Nun, da es seine Arbeit nach zweieinhalb Jahren beendet, bezweifelt wohl niemand mehr seine Notwendigkeit. Im Gegenteil: der Ausschuss hat sich gelohnt wie wenig andere in der Landesgeschichte, selbst bundesweit sucht er seinesgleichen. Wo hätte es das schließlich schon einmal gegeben, dass ein Regierungschef in einer geheimen Kommandosache gleichsam über Nacht einen halben Konzern kauft? Gerade weil das Parlament bei Mappus’ Alleingang ausgeschaltet war, schuldete es sich und der Öffentlichkeit Aufklärung.

Mailkorrespondenz demonstriert Selbstherrlichkeit

Was dabei zu Tage gefördert wurde, übertraf in mehrerlei Hinsicht die Erwartungen. So dünn die offiziellen Akten waren, so aufschlussreich, ja verräterisch waren jene Unterlagen, die erst durch den Ausschuss ans Licht kamen. Die Mailkorrespondenz zwischen Mappus und dem Investmentbanker Dirk Notheis etwa illustriert eindrucksvoll die Selbstherrlichkeit, mit der die beiden Freunde das Geschäft angingen. Der eine brauchte dringend einen Coup, um vor der Landtagswahl Wirtschaftskompetenz zu demonstrieren. Der andere hoffte wohl beruflich von der Transaktion zu profitieren – so fand man zusammen. Eine Kontrolle gab es schon deshalb nicht, weil die potenziellen Kontrolleure – Landtag, Rechnungshof oder Ministerialbürokratie – von nichts wussten. Inwieweit die beratende Anwaltskanzlei ihrer Rolle gerecht wurde, ist umstritten.

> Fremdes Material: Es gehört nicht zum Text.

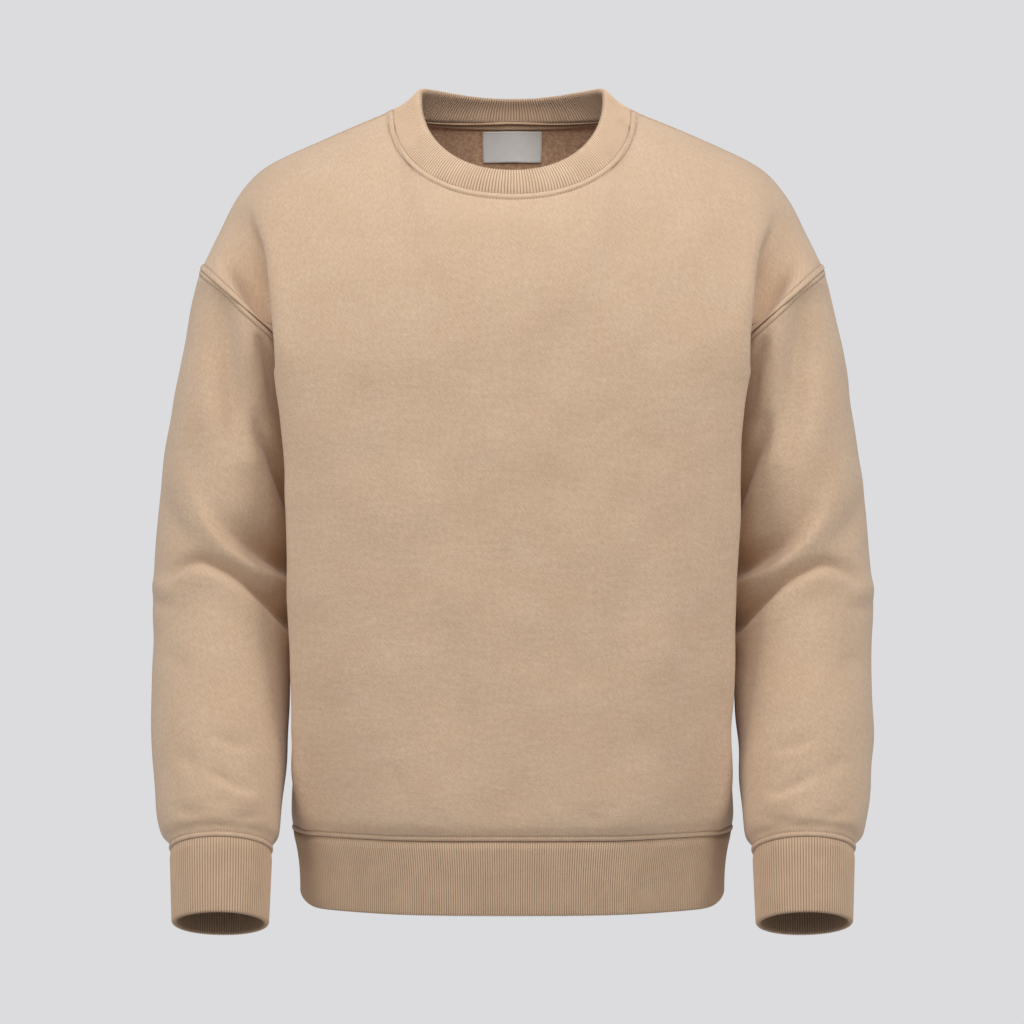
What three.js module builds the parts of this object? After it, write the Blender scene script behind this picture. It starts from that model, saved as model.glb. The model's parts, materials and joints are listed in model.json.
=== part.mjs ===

Nie wieder dürfe ein solches Geschäft so abgewickelt werden – auf diese (eigentlich selbstverständliche) Forderung immerhin konnte sich der Ausschuss einmütig verständigen. Externe Beratung soll den eigenen Sachverstand des Regierungsapparats künftig nur noch ergänzen, nicht ersetzen. Noch immer exkulpiert die CDU Mappus ein Stück weit als Beratungsopfer, so wie er sich in seiner Zivilklage gegen die Anwälte selbst darstellt. Diese hätten ihn auch nicht über die strengen Vorgaben der Landeshaushaltsordnung aufgeklärt, moniert er etwa. Für jemanden, der sich einst als Macher präsentierte, der alles im Griff hatte, ist das eine eigentümliche Beschwerde.

Die weitere Aufarbeitung des Milliardengeschäfts liegt nun in den Händen der Staatsanwaltschaft

Uneins blieben Regierung und Opposition bis zuletzt in der Frage, ob der Ex-Ministerpräsident für die EnBW-Anteile zu viel bezahlt hat: Grüne und SPD sehen dafür starke Anhaltspunkte, CDU und FDP halten den Kaufpreis für angemessen. Mit der Bewertung des Unternehmens zum Zeitpunkt des Kaufs im Dezember 2010 war der Ausschuss freilich überfordert, zuletzt drehte er sich dabei zunehmend im Kreis. Wenn selbst die beauftragten Gutachter zu höchst unterschiedlichen Ergebnissen kamen, wie sollten sich da die Abgeordneten ein klares Urteil bilden?

Maßgeblich ist ohnehin nicht die politische Einschätzung des Preises, sondern die der Justiz. Die weitere Aufarbeitung des Milliardengeschäfts liegt nun in den Händen der Staatsanwaltschaft – und gegebenenfalls der Gerichte. In den nächsten Monaten dürfte sich entscheiden, ob Anklage wegen Untreue erhoben wird. Kommt es tatsächlich zum Prozess, dürfte sich dieser durch die Instanzen ziehen – das kann dauern. Für den Landtag ist die Aufarbeitung des EnBW-Deals beendet, wenn er Ende Juni den Abschlussbericht des Ausschusses diskutiert. Doch der vor allem von der CDU ersehnte Schlussstrich dürfte noch geraume Zeit auf sich warten lassen.